Dataset construction is still lightweight but now prints status information when the object is displayed in a REPL. The repr output includes the dataset title, size, download status, and the cache directory path:

>>> import easyidp as idp
>>> fb = idp.data.ForestBirds()
>>> fb
<easyidp.data.dataset.ForestBirds object at 0x...>
Official EasyIDP forest birds demo dataset from Florida.
Size: 1.97 GB
Status: not downloaded. call .download() to save at
    /home/user/.local/share/easyidp.data/2022_florida_forestbirds
You can change the download location with:
idp.config.set(data_dir="/path/to/easyidp.data")

When the dataset is fully available on disk, the Status line changes to:

Status: available at
    /home/user/.local/share/easyidp.data/2022_florida_forestbirds

Note

Changing data_dir through idp.config.set(data_dir=...) does not migrate or move already-cached datasets to the new location. New Dataset objects constructed after the change will use the new path, but existing objects retain the root they were created with.

Mirrors

By default, easyidp try to download dataset from Shared Google Drive by gdown package. For users in China mainland, please use OpenXLab mirror for better downloading experience. At current stage, easyidp uses anonymous public dataset CDN URLs. They do not require the OpenXLab SDK, login, Access Key, or Secret Key:

import easyidp as idp

lotus = idp.data.Lotus()
lotus.download(mirror="openxlab")

Classes

Lotus(*[, cache_root, notify_missing])

Dataset for the lotus plot in Tanashi, Tokyo.

ForestBirds(*[, cache_root, notify_missing])

Dataset for the forest ecology survey in Florida.

TestData(*[, cache_root, test_out, ...])

Developer and package test dataset.

Functions

list_datasets()

Return the names of available EasyIDP demo datasets.

Advanced API

easyidp.data builds short demo-data attributes from JSON manifest keys. Dotted keys such as metashape.project and metashape.outputs.dom are expanded into runtime namespaces so users can write lotus.metashape.project or lotus.metashape.outputs.dom.

The same module also contains explicit downloader helpers for Google Drive, anonymous OpenXLab mirrors, verified streaming downloads, and zip extraction.

The recursive namespace object is implemented as easyidp.data.dataset._PathNamespace. The objects below are intended for advanced users and contributors who need to understand manifest parsing, runtime path expansion, dataset validation, and downloader internals.

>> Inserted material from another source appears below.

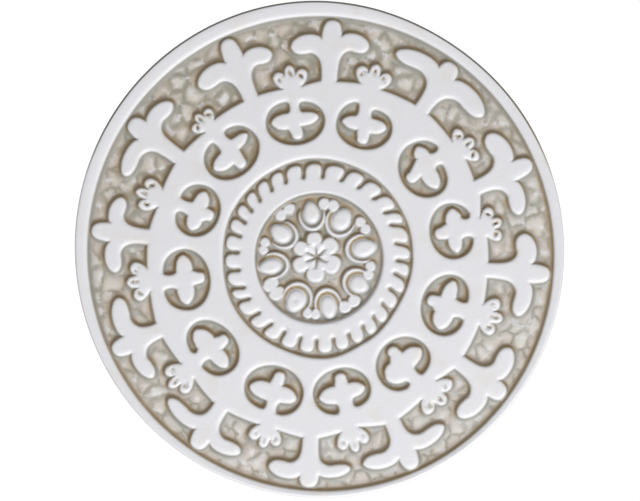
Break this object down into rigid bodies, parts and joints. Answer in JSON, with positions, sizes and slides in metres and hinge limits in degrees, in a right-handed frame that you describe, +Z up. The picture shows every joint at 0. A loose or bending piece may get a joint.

They are not exported from easyidp.data unless shown in the public sections above.

Classes

dataset.Dataset(manifest_name[, cache_root, ...])

EasyIDP dataset backed by a JSON manifest.

dataset._PathNamespace(root, tree)

Recursively expose nested file mappings as path attributes.

Functions

dataset._load_manifest(path)

Load and parse a JSON manifest file.

dataset._validate_attr_name(name)

Check that a dotted file key does not conflict with reserved Dataset attributes.

dataset._validate_manifest(data)

Validate manifest structure and raise ValueError on problems.

dataset._insert_path(obj, files, root)

Build _PathNamespace attributes from dotted file keys on obj.

downloader.download_dataset(dataset[, ...])

Download and extract a dataset.

downloader.safe_extract_zip(archive, dest)

Extract a zip archive, rejecting path-traversal members.

downloader._select_mirror(mirrors, mirror)

Select a mirror key.

downloader._download_gdrive(file_id, ...)

Download a file from Google Drive via gdown.

downloader._download_openxlab(mirror_config, ...)

Download a file from OpenXLab anonymously via the v3 API.

downloader._fetch_openxlab_file_info(...)

Resolve CDN download URL and metadata for an OpenXLab file.

downloader._extract_sha256_from_cdn_url(url)

Extract a 64-hex SHA256 from an OpenXLab CDN objects URL path.

downloader._stream_download(url, output, ...)

Stream a file from url to output with verification.

downloader._result(dataset, *, downloaded, ...)

Build a JSON-friendly download result dict.